Mon Mar 20, 2017, 09:09 PM

146. At times I have felt we have been on the verge of another Sat Night Massacre

when Nixon in an effort to withhold evidence ordered the shut down the Office of the Special Prosecutor and
moved to fire the Attorney General when he refused.

It was a lightning bolt move by Nixon and shocked the government and citizens, especially when Nixon order the FBI to move in and secure the Special prosecutor office. Workers were only permitted to take out personal papers.

It felt as though we were about to become a totalitarian state.

When I read Tillerson's statements about keeping the press and the people in the dark until he made a decision and decided to inform us, I felt the same way.

Nixon knew he was making a last ditch effort to save himself and was willing to do what he knew was wrong to preserve himself and his presidency.

Tillerson and others around Trump have no respect for the Constitution-which is worse and in the 70s there were a significant number of honorable republicans. Not so many today. However a positive today is the immediate widespread resistance after the election


http://www.washingtonpost.com/wp-srv/national/longterm/watergate/articles/102173-2.htm


Nixon Forces Firing of Cox; Richardson, Ruckelshaus Quit
President Abolishes Prosecutor's Office; FBI Seals Records

By Carroll Kilpatrick
Washington Post Staff Writer
Sunday, October 21, 1973; Page A01

In the most traumatic government upheaval of the Watergate crisis, President Nixon yesterday discharged Special Prosecutor Archibald Cox and accepted the resignations of Attorney General Elliot L. Richardson and Deputy Attorney General William D. Ruckelshaus.

The President also abolished the office of the special prosecutor and turned over to the Justice Department the entire responsibility for further investigation and prosecution of suspects and defendants in Watergate and related cases.

Shortly after the White House announcement, FBI agents sealed off the offices of Richardson and Ruckelshaus in the Justice Department and at Cox's headquarters in an office building on K Street NW.

An FBI spokesman said the agents moved in "at the request of the White House."

Agents told staff members in Cox's office they would be allowed to take out only personal papers. A Justice Department official said the FBI agents and building guards at Richardson's and Ruckelshaus' offices were there "to be sure that nothing was taken out."

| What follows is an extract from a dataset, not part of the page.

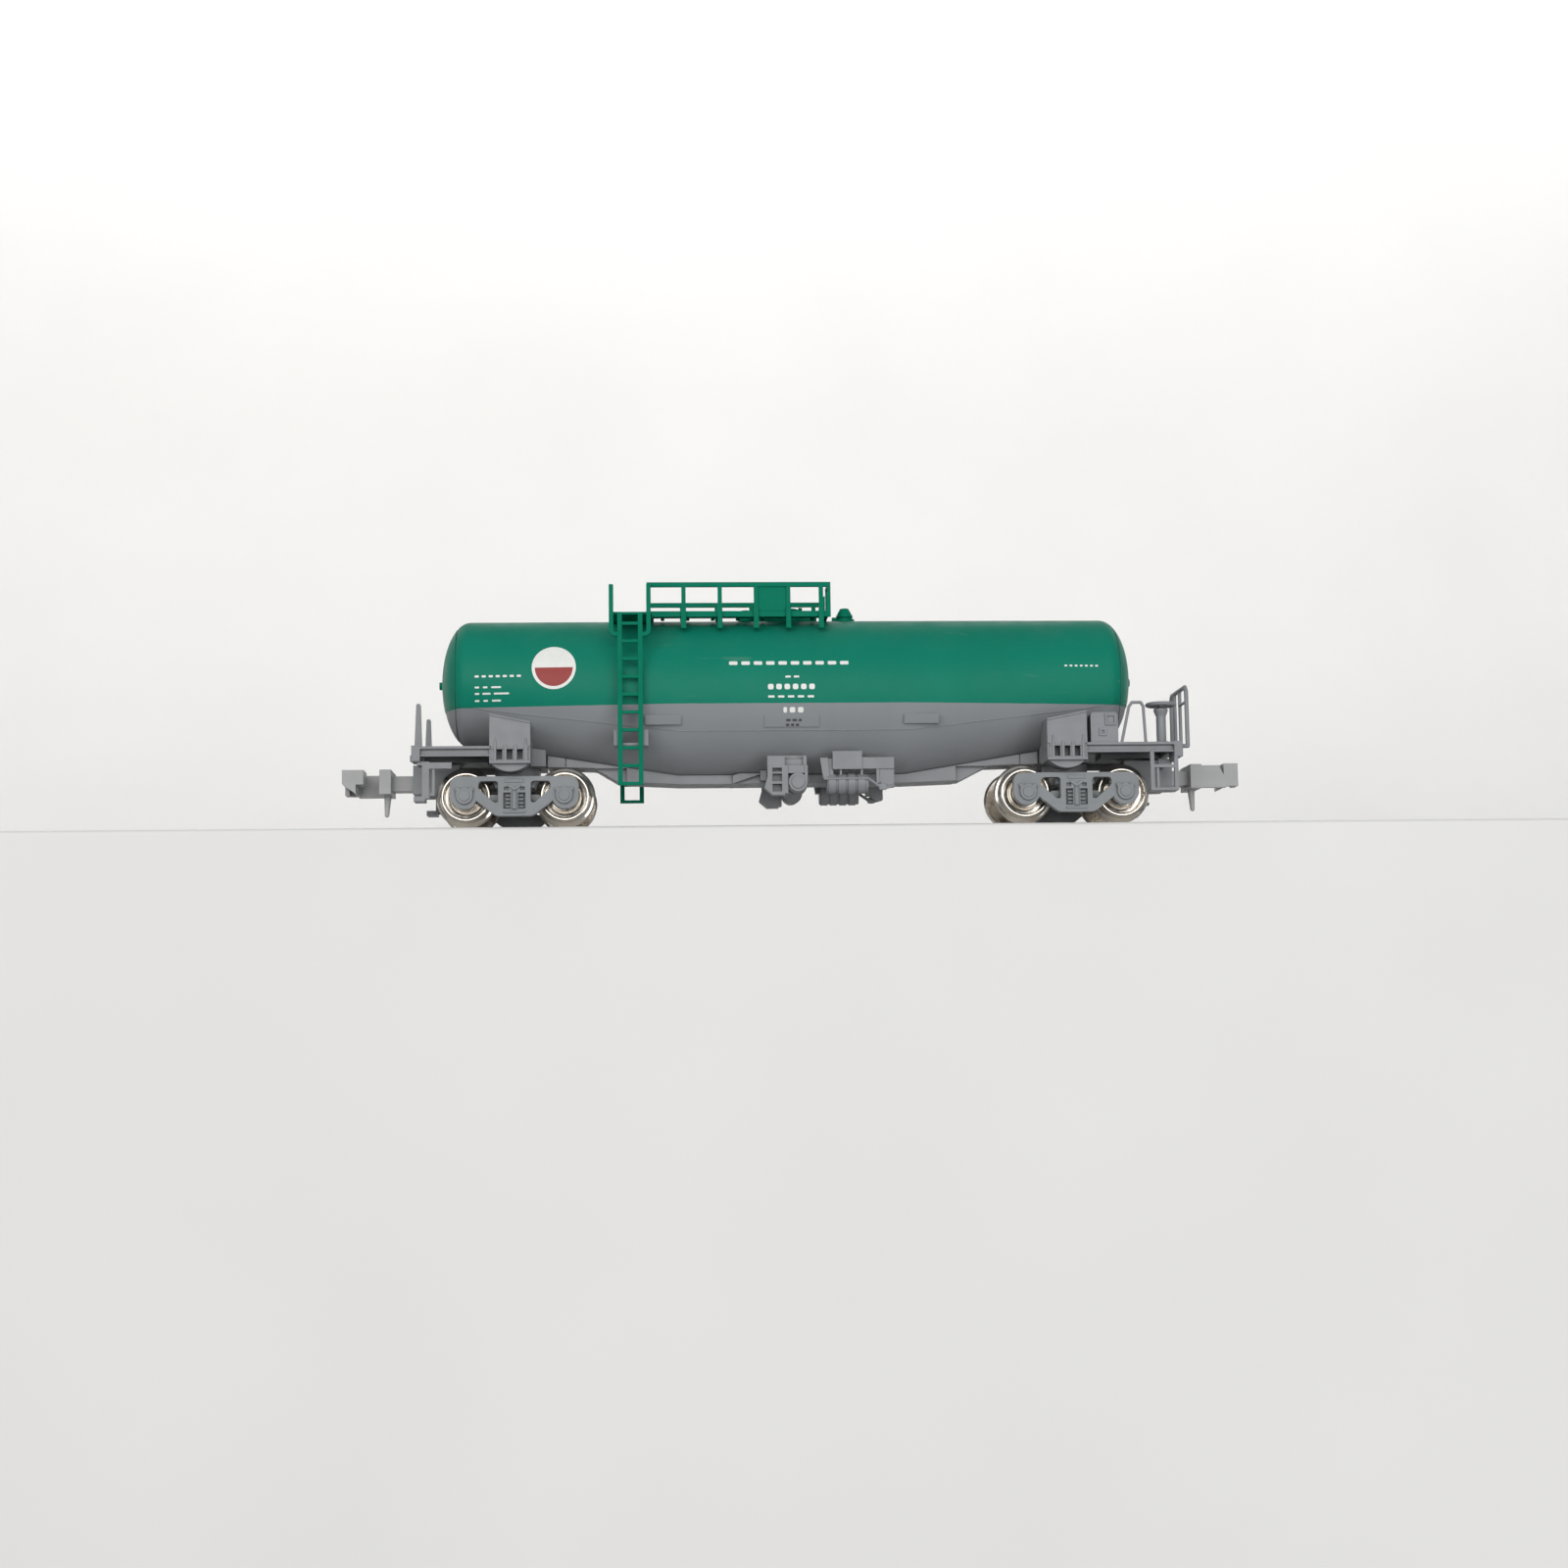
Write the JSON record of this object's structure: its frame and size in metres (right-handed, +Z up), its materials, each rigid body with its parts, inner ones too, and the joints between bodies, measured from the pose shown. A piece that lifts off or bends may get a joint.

Richardson resigned when Mr. Nixon instructed him to fire Cox and Richardson refused. When the President then asked Ruckelshaus to dismiss Cox, he refused, White House spokesman Ronald L. Ziegler said, and he was fired. Ruckelshaus said he resigned.

Finally, the President turned to Solicitor General Robert H. Bork, who by law becomes acting Attorney General when the Attorney General and deputy attorney general are absent, and he carried out the President's order to fire Cox. The letter from the President to Bork also said Ruckelshaus resigned.

These dramatic developments were announced at the White House at 8:25 p.m. after Cox had refused to accept or comply with the terms of an agreement worked out by the President and the Senate Watergate committee under which summarized material from the White House Watergate tapes would be turned over to Cox and the Senate committee.

In announcing the plan Friday night, the President ordered Cox to make no further effort to obtain tapes or other presidential documents.

Cox responded that he could not comply with the President's instructions and elaborated on his refusal and vowed to pursue the tape recordings at a televised news conference yesterday.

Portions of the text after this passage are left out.